Prof. Jerzy Adamczyk: „Przygotowując objaśnienia do listów zastanawiałem się niejednokrotnie, czy tę wiedzę, którą zdobyłem "przebijając się i przedzierając" przez liczne dokumenty, upublicznić czy nie. Postanowiłem podzielić się nią, ponieważ, jak sądzę, ujawnienie jej ani nie wyrządzi przykrości zainteresowanym, bo nie ma już ich wśród żywych, ani nie umniejszy ich powagi".  „(…) Ponadto, listy osób wybitnych wydaje się po to, by w świadomości potomnych zapisał się ich obraz możliwie najbogatszy i najprawdziwszy. Mam nadzieję, że wyłaniający się z listów obraz człowieka i pisarza o nazwisku Stefan Żeromski będzie bardziej wielowymiarowy i prawdziwszy niż przed edycją listów”.
Znikają jego książki z kanonu lektur szkolnych, więc nie wiadomo czy w ogóle będzie…

Mogę powiedzieć za Giladem Atzmonem, współczesnym filozofem: „Teraz sporo zajmuję się Szkołą Frankfurcką, ludźmi, którzy wierzyli, że należy rozmontować Zachód. Wypowiedzieli wojnę patriarchalnej rodzinie, kościołowi i systemowi edukacji. I dużo osiągnęli, a szczyt ich działalności przypadł na okres rewolucji z 1968 roku.
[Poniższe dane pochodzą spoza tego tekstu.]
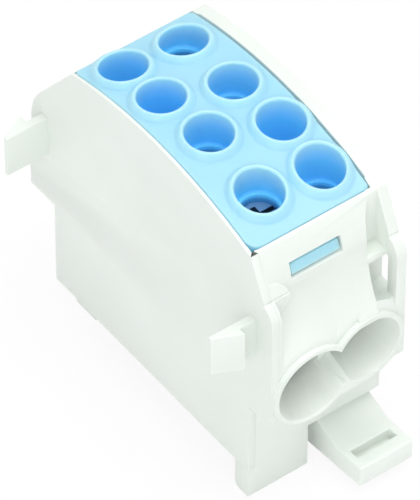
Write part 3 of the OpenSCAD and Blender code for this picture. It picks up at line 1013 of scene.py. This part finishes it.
@dataclass
class FrontForms:
    """Lower lips of the large mouths, and the cheek beside the pocket.

    A lip is the lower arc of a collar: between an outer cylinder and the cone of
    the mouth, r = bore + (mouth - bore) * (y - throat) / length. The cheek follows
    the face, which flares out to each collar with a hollow curve,
    out = R - sqrt(R^2 - (W - t)^2), where t is the distance from the collar.
    """

    large: Entry = field(default_factory=lambda: Entry(-4.55, 18.0, 4.4, 5.8))
    small: Entry = field(default_factory=lambda: Entry(4.6, 19.2, 3.75, 5.2))
    turn_x: float = -0.5
    reach_front: float = 26.0
    reach_rear: float = 29.27
    wall_front: float = 20.1
    wall_rear: float = 23.6
    mouth_l: float = 5.4
    lip_half_deg: float = 62.0
    lip_hide_deg: float = 40.0
    lip_hide: float = 0.3
    lip_fade_deg: float = 8.0
    lip_around: int = 49
    lip_rows: int = 20
    lip_round: float = 0.25
    skin: float = 0.03
    face_y: float = 22.75
    rim_land: float = 0.2
    blend_h: float = 35.4
    cheek_x: tuple[float, float] = (3.2, 6.5)
    cheek_h: tuple[float, float] = (23.8, 32.7)
    cheek_fade: float = 0.6
    cheek_sink: float = 2.0
    cheek_across: int = 12
    cheek_up: int = 36
    cheek_back: float = 22.3

    def lip(
        self, entry: Entry, reach: float, wall: float
    ) -> tuple[np.ndarray, list[list[int]]]:
        """The lower arc of a collar at the front.

        Args:
            entry: the cable entry.
            reach: distance of the collar's edge from the middle.
            wall: distance of the wall that the lip grows from.

        Returns:
            The points and the faces.
        """
        a = np.radians(np.linspace(-self.lip_half_deg, self.lip_half_deg, self.lip_around))
        y = np.linspace(wall, reach, self.lip_rows)
        yy, aa = np.meshgrid(y, a, indexing="ij")
        part = np.clip((yy - (reach - self.mouth_l)) / self.mouth_l, 0.0, 1.0)
        past = np.degrees(np.abs(aa)) - self.lip_hide_deg
        hide = np.clip(past / self.lip_fade_deg, 0.0, 1.0)
        inner = entry.bore_r + (entry.mouth_r - entry.bore_r) * part + self.lip_hide * hide
        outer = np.full_like(inner, entry.collar_r + self.skin)
        r = np.concatenate([outer, inner[:, ::-1]], axis=1)
        a2 = np.concatenate([aa, aa[:, ::-1]], axis=1)
        y2 = np.concatenate([yy, yy], axis=1)
        points = np.stack([entry.x + r * np.sin(a2), -y2, entry.h - r * np.cos(a2)], axis=-1)
        return points.reshape(-1, 3), capped_faces(len(y), 2 * len(a))

    def face(self, x: np.ndarray, z: np.ndarray) -> np.ndarray:
        """How far the face stands in front of the middle, at x and z."""
        out = np.full_like(x, self.face_y)
        depth = self.reach_front - self.rim_land - self.face_y
        for entry in (self.large, self.small):
            width = self.blend_h - entry.h - entry.collar_r
            curve = (width**2 + depth**2) / (2 * depth)
            far = np.clip(np.hypot(x - entry.x, z - entry.h) - entry.collar_r, 0.0, width)
            out = np.maximum(out, self.face_y + curve - np.sqrt(curve**2 - (width - far) ** 2))
        return out

    def cheek(self) -> tuple[np.ndarray, list[list[int]]]:
        """The thin wall in front of the room that takes the next block's tab.

        It stands a skin in front of the face and dips behind it at its edges.

        Returns:
            The points and the faces.
        """
        x = np.linspace(*self.cheek_x, self.cheek_across)
        z = np.linspace(*self.cheek_h, self.cheek_up)
        zz, xx = np.meshgrid(z, x, indexing="ij")
        edge = np.minimum.reduce([xx - x[0], zz - z[0], z[-1] - zz])
        sink = self.cheek_sink
        lift = np.clip(edge / self.cheek_fade * (sink + 1.0) - sink, -sink, 1.0)
        front = self.face(xx, zz) + self.skin * lift
        back = np.full_like(front, self.cheek_back)
        x2 = np.concatenate([xx, xx[:, ::-1]], axis=1)
        z2 = np.concatenate([zz, zz], axis=1)
        y2 = np.concatenate([front, back], axis=1)
        points = np.stack([x2, -y2, z2], axis=-1)
        return points.reshape(-1, 3), capped_faces(len(z), 2 * len(x))

    def declared(
        self,
        name: str,
        form: tuple[np.ndarray, list[list[int]]],
        finish: bpy.types.Material,
        soft: float,
    ) -> bpy.types.Object:
        """Args:
            name: name of the piece.
            form: points and faces of the form.
            finish: its plastic.
            soft: width of its edge rounding.

        Returns:
            The piece.
        """
        obj = piece(name, *form, finish)
        soften(obj, soft)
        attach(obj, Body.BASE.value)
        return obj

    def build(self, finish: bpy.types.Material) -> list[bpy.types.Object]:
        """Builds the lips of both ends and the cheek.

        Args:
            finish: plastic of the housing.

        Returns:
            The pieces.
        """
        front = self.lip(self.large, self.reach_front + self.skin, self.wall_front)
        points, faces = self.lip(self.large, self.reach_rear, self.wall_rear)
        turned = points * np.array([-1.0, -1.0, 1.0]) + np.array([2 * self.turn_x, 0.0, 0.0])
        return [
            self.declared("entry_lip_front", front, finish, self.lip_round),
            self.declared("entry_lip_rear", (turned, faces), finish, self.lip_round),
            self.declared("pocket_cheek", self.cheek(), finish, self.skin),
        ]


# ---------------------------------------------------------------- studio


@dataclass(frozen=True)
class Lamp:
    """A large soft lamp that looks at the block.

    Attributes:
        name: its name.
        place: where it stands, in metres.
        size: width of its face, in metres.
        power: its power, in watts.
    """

    name: str
    place: Triple
    size: float
    power: float


@dataclass
class Studio:
    """Pale floor, soft light and the camera."""

    lamps: tuple[Lamp, ...] = (
        Lamp("lamp_top", (0.1, -0.1, 0.7), 0.5, 2.2),
        Lamp("lamp_left", (-0.6, -0.5, 0.45), 0.5, 1.6),
    )
    surround: float = 0.75
    floor_half: float = 3.0
    floor_grey: float = 0.9
    floor_rough: float = 0.9
    floor_z: float = -0.00525
    floor_white: float = 0.88
    aim: Triple = (0.0, 0.0, 0.022)
    azimuth: float = -36.73
    elevation: float = 46.98
    distance: float = 0.8
    lens: float = 428.6
    sensor: float = 36.0
    clip_range: tuple[float, float] = (0.05, 20.0)
    right_shift: float = -0.00187
    up_shift: float = -0.00198

    def build(self) -> None:
        """Builds the floor, the light and the camera."""
        self.floor()
        self.light()
        self.camera()

    def floor(self) -> None:
        """A plain pale floor that the camera sees as white."""
        mesh = bpy.data.meshes.new("floor")
        r, z = self.floor_half, self.floor_z
        mesh.from_pydata([(-r, -r, z), (r, -r, z), (r, r, z), (-r, r, z)], [], [(0, 1, 2, 3)])
        obj = bpy.data.objects.new("floor", mesh)
        bpy.context.scene.collection.objects.link(obj)
        mesh.materials.append(self.floor_finish())

    def floor_finish(self) -> bpy.types.Material:
        """Pale floor that the camera and reflections see close to white.

        Returns:
            The finished material, which still shows a faint shadow.
        """
        mat = bpy.data.materials.new("pale_floor")
        mat.use_nodes = True
        tree = mat.node_tree
        shader = tree.nodes["Principled BSDF"]
        shader.inputs["Base Color"].default_value = (*[self.floor_grey] * 3, 1)
        shader.inputs["Roughness"].default_value = self.floor_rough
        white = add_node(tree, "ShaderNodeEmission")
        light = add_node(tree, "ShaderNodeLightPath")
        seen = add_node(tree, "ShaderNodeMath", operation="MAXIMUM")
        tree.links.new(light.outputs["Is Camera Ray"], seen.inputs[0])
        tree.links.new(light.outputs["Is Glossy Ray"], seen.inputs[1])
        share = add_node(tree, "ShaderNodeMath", operation="MULTIPLY")
        share.inputs[1].default_value = self.floor_white
        tree.links.new(seen.outputs[0], share.inputs[0])
        mix = add_node(tree, "ShaderNodeMixShader")
        tree.links.new(share.outputs[0], mix.inputs["Fac"])
        tree.links.new(shader.outputs["BSDF"], mix.inputs[1])
        tree.links.new(white.outputs["Emission"], mix.inputs[2])
        tree.links.new(mix.outputs["Shader"], tree.nodes["Material Output"].inputs["Surface"])
        return mat

    def light(self) -> None:
        """A bright even surround and two large soft lamps."""
        world = bpy.data.worlds.new("surround")
        bpy.context.scene.world = world
        world.use_nodes = True
        background = world.node_tree.nodes["Background"]
        background.inputs["Color"].default_value = (1, 1, 1, 1)
        background.inputs["Strength"].default_value = self.surround
        for lamp in self.lamps:
            data = bpy.data.lights.new(lamp.name, "AREA")
            data.size = lamp.size
            data.energy = lamp.power
            obj = bpy.data.objects.new(lamp.name, data)
            obj.location = lamp.place
            ahead = Vector(self.aim) - Vector(lamp.place)
            obj.rotation_euler = ahead.to_track_quat("-Z", "Y").to_euler()
            bpy.context.scene.collection.objects.link(obj)

    def camera(self) -> None:
        """Sets up the camera at its viewing angle."""
        a, e = math.radians(self.azimuth), math.radians(self.elevation)
        back = Vector((math.sin(a) * math.cos(e), -math.cos(a) * math.cos(e), math.sin(e)))
        right = Vector((math.cos(a), math.sin(a), 0.0))
        up = back.cross(right)
        data = bpy.data.cameras.new("camera")
        data.lens = self.lens
        data.sensor_width = self.sensor
        data.clip_start, data.clip_end = self.clip_range
        obj = bpy.data.objects.new("camera", data)
        obj.location = (
            Vector(self.aim) + back * self.distance
            + right * self.right_shift + up * self.up_shift
        )
        obj.rotation_euler = (-back).to_track_quat("-Z", "Y").to_euler()
        bpy.context.scene.collection.objects.link(obj)
        bpy.context.scene.camera = obj


def main() -> None:
    """Builds the sub-assemblies in order and reports each piece."""
    logging.basicConfig(level=logging.INFO)
    bpy.context.scene.view_settings.view_transform = "Standard"
    Studio().build()
    housing = Plastic("housing_plastic", (0.80, 0.85, 0.80), (0.76, 0.81, 0.76)).build()
    # Blue cover, with a painted hole shade and a painted blue glow down its holes.
    cover = Plastic(
        "cover_plastic", (0.41, 0.71, 0.83), (0.38, 0.69, 0.82), painted_hole_shade=(0.15, 0.60, 0.99),
        roughness=0.35, scatter=0.85, scatter_reach=0.0014,
        painted_glow_colour=(0.12, 0.55, 1.0), painted_glow_strength=0.14,
    ).build()
    tin = Metal("tinned_metal", (0.72, 0.72, 0.70), (0.60, 0.60, 0.58)).build()
    # Steel whose blue cast is a painted reflection of the blue hole walls; the spring wears it
    # too.
    steel = Metal("steel", (0.34, 0.42, 0.52), (0.26, 0.34, 0.44), roughness=0.36).build()
    built = Mouldings().build(housing)
    built += FrontForms().build(housing)
    screw_cover = ScrewCover()
    built.append(screw_cover.build(cover))
    built += ClampScrews().build(screw_cover.clamps, steel)
    built.append(ConductorBlock().build(tin))
    built.append(SlideSpring().build(steel))
    for obj in built:
        log.info("%s: %d faces", obj.name, len(obj.data.polygons))


if __name__ == "__main__":
    main()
Udało im się zniszczyć Zachód i zepsuć lewicę, zmienić ją w przeciwieństwo lewicy związkowej, która była dość produktywna, jeśli chodzi o dbanie o interesy ludzi i podział społeczeństwa. (…) Lewica jest obrzydliwa i jest to tragiczne. Nie wiem, jak wy, ale większość ludzi, których znam, na jakimś etapie była lewicowa, bo wierzyliśmy w etykę i wierzyliśmy, że lewica jest motywowana etyczną myślą. Teraz naprawdę nie znajduję już u lewicy żadnej formy rozumowania i myślenia etycznego. Bardzo mnie to smuci”. Zakrzyknę zatem zamiast tego, żeby oprzeć się pesymizmowi - „Erotomanii wszystkich krajów łączmy się”!

Z nadzieją, że Stefan Żeromski dziś podzielałby i te opinie.